▶ INSTRUCTION: Your task is to copy a single run of lines that starts at the line with "grip_body()" and stops at the line with "obj.parent = None", keeping both ends. Copy nothing else.

▶ INFORMATION SHOWN:

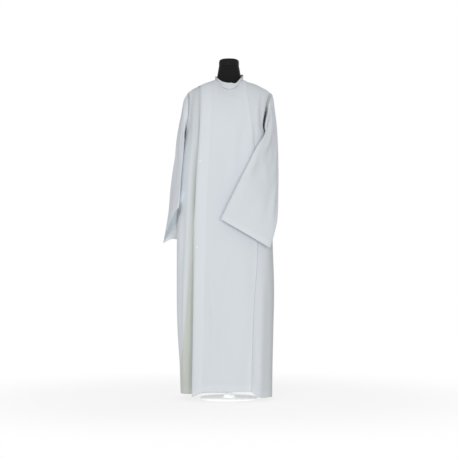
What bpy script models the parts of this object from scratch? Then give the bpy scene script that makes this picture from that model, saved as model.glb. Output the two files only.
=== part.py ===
# Alb on a limbless dress form: a wrap-front robe with a stand collar, a long knife pleat,
# one wide sleeve hanging at the side and the other laid across the front.
# Metres, +Z up, the front faces -Y. The origin is the centre of the stand's underside.

import math

import bpy
import numpy as np

# ---- driving sizes
WALL = 0.0016             # cloth
SEAM = 0.0003             # clear gap between pieces that meet at a seam
FRONT, BACK = -1, 1
FRONT_TURN = 1.20         # height where the chest starts to curve in to the shoulder
BACK_TURN = 1.25
FRONT_DOME = 1.8          # roundness of the chest's curve, 2 is an ellipse
BACK_DOME = 2.0
ARMPIT = 1.165
LOW_SHARE = 0.62          # part of a panel's rows that lie below the turn
NECK_MID = 0.002          # neckline, seen from above
NECK_HALF = 0.061
NECK_FRONT = 0.064
NECK_BACK = 0.055
COLLAR_TALL = 0.029
COLLAR_START = math.radians(-105)   # its inner end, from the middle of the front
COLLAR_LAP = 2            # how many columns its outer end laps over the inner one
COLLAR_DROP = 0.42        # part of its height that it loses at its ends, where it slumps
BUTTON = 0.012
BUTTON_THICK = 0.0024
BUTTON_INSET = 0.0135     # from the wrap edge to a button's middle
BASE_RADIUS = 0.130
BASE_THICK = 0.006
POLE_RADIUS = 0.0125
TORSO_BOTTOM = 0.650
NECK_CAP_BOTTOM = 1.492
NECK_TOP = 1.5265
NECK_CAP_RADIUS = 0.0455
VALLEY_REACH = 0.022      # from the wrap edge back to the evenly spaced columns of the side


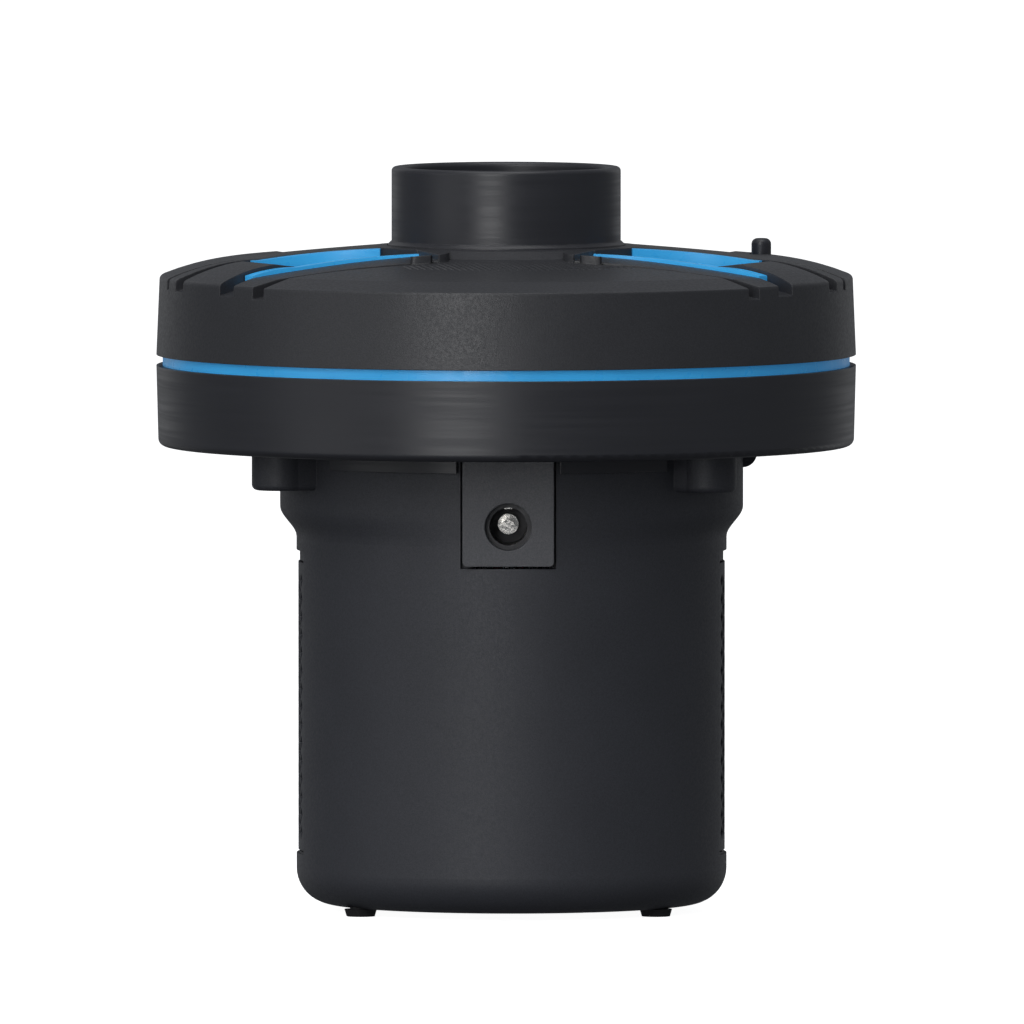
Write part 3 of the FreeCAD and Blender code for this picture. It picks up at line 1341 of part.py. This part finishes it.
def screws():
    """Head, shank and thread core of the screws that hold the grip and the cover to the housing."""
    groups = (("grip_screws", boss_places(), f"{HEAD} - boss_height / 2 - screw_head_height - 0.5",
               HEAD, "post_height"),
              ("cover_screws", cover_screw_places(), f"{HEAD} + 1", f"{COVER} - 0.8", "7"))
    for name, places, head_low, thread_low, thread in groups:
        pieces = []
        for number, (x, y) in enumerate(places):
            shank_low = f"({head_low} + screw_head_height)"
            pieces.append(cylinder(f"{name}_head_{number}", "screw_head_radius", "screw_head_height",
                                   x, y, head_low))
            pieces.append(cylinder(f"{name}_shank_{number}", "screw_radius",
                                   f"{thread_low} - {shank_low}", x, y, shank_low))
            pieces.append(cylinder(f"{name}_core_{number}", "screw_core_radius - 0.02", thread, x, y,
                                   thread_low))
        node(fuse(f"{name}_set", pieces), name)


grip_body()
grip_panel(-1, "left_grip_panel")
grip_panel(1, "right_grip_panel")
feet()
charging_socket()
fan_housing()
ring_and_gasket()
top_cover()
inlays()
nozzle()
motor_case()
motor_mount()
armature()
impeller()
return_vanes()
cells()
circuit_board()
slide_switch()
leads()
screws()
doc.recompute()


def write_parts():
    os.makedirs("parts", exist_ok=True)
    faults = [thing.Name for thing in doc.Objects if "Invalid" in thing.State or "Error" in thing.State]
    for piece in NODES:
        if piece.Shape.isNull() or not piece.Shape.isValid() or not piece.Shape.Solids:
            faults.append(piece.Label)
    if faults:
        raise RuntimeError("failed: " + ", ".join(faults))
    for piece in NODES:
        piece.Shape.exportStep(f"parts/{piece.Label}.step")
        print(piece.Label, len(piece.Shape.Solids), round(piece.Shape.Volume, 1))


write_parts()
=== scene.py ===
import json
import math

import bpy
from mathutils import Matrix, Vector
from mathutils.bvhtree import BVHTree


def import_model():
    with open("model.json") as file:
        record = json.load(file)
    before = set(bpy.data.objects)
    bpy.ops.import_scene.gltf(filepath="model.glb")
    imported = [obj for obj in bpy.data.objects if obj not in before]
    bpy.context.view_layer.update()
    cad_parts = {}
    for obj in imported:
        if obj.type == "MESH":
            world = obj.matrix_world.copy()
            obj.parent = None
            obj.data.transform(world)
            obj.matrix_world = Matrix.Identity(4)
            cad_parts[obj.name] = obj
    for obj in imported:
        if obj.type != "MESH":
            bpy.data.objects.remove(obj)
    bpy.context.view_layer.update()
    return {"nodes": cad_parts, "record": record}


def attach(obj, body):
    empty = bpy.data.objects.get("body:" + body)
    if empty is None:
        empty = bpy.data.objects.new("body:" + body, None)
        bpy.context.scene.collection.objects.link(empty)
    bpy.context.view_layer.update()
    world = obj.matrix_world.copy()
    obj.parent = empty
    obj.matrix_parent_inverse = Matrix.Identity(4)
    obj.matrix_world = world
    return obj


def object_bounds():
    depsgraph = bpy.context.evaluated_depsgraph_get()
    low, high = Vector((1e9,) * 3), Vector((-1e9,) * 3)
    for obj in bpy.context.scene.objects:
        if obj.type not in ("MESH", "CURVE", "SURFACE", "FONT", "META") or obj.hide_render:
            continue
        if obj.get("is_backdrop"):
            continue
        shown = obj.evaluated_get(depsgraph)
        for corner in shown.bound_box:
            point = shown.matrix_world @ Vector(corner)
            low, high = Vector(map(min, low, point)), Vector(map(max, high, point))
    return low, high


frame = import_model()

MM = 0.001
nodes = frame["nodes"]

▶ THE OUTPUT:
grip_body()
grip_panel(-1, "left_grip_panel")
grip_panel(1, "right_grip_panel")
feet()
charging_socket()
fan_housing()
ring_and_gasket()
top_cover()
inlays()
nozzle()
motor_case()
motor_mount()
armature()
impeller()
return_vanes()
cells()
circuit_board()
slide_switch()
leads()
screws()
doc.recompute()


def write_parts():
    os.makedirs("parts", exist_ok=True)
    faults = [thing.Name for thing in doc.Objects if "Invalid" in thing.State or "Error" in thing.State]
    for piece in NODES:
        if piece.Shape.isNull() or not piece.Shape.isValid() or not piece.Shape.Solids:
            faults.append(piece.Label)
    if faults:
        raise RuntimeError("failed: " + ", ".join(faults))
    for piece in NODES:
        piece.Shape.exportStep(f"parts/{piece.Label}.step")
        print(piece.Label, len(piece.Shape.Solids), round(piece.Shape.Volume, 1))


write_parts()
=== scene.py ===
import json
import math

import bpy
from mathutils import Matrix, Vector
from mathutils.bvhtree import BVHTree


def import_model():
    with open("model.json") as file:
        record = json.load(file)
    before = set(bpy.data.objects)
    bpy.ops.import_scene.gltf(filepath="model.glb")
    imported = [obj for obj in bpy.data.objects if obj not in before]
    bpy.context.view_layer.update()
    cad_parts = {}
    for obj in imported:
        if obj.type == "MESH":
            world = obj.matrix_world.copy()
            obj.parent = None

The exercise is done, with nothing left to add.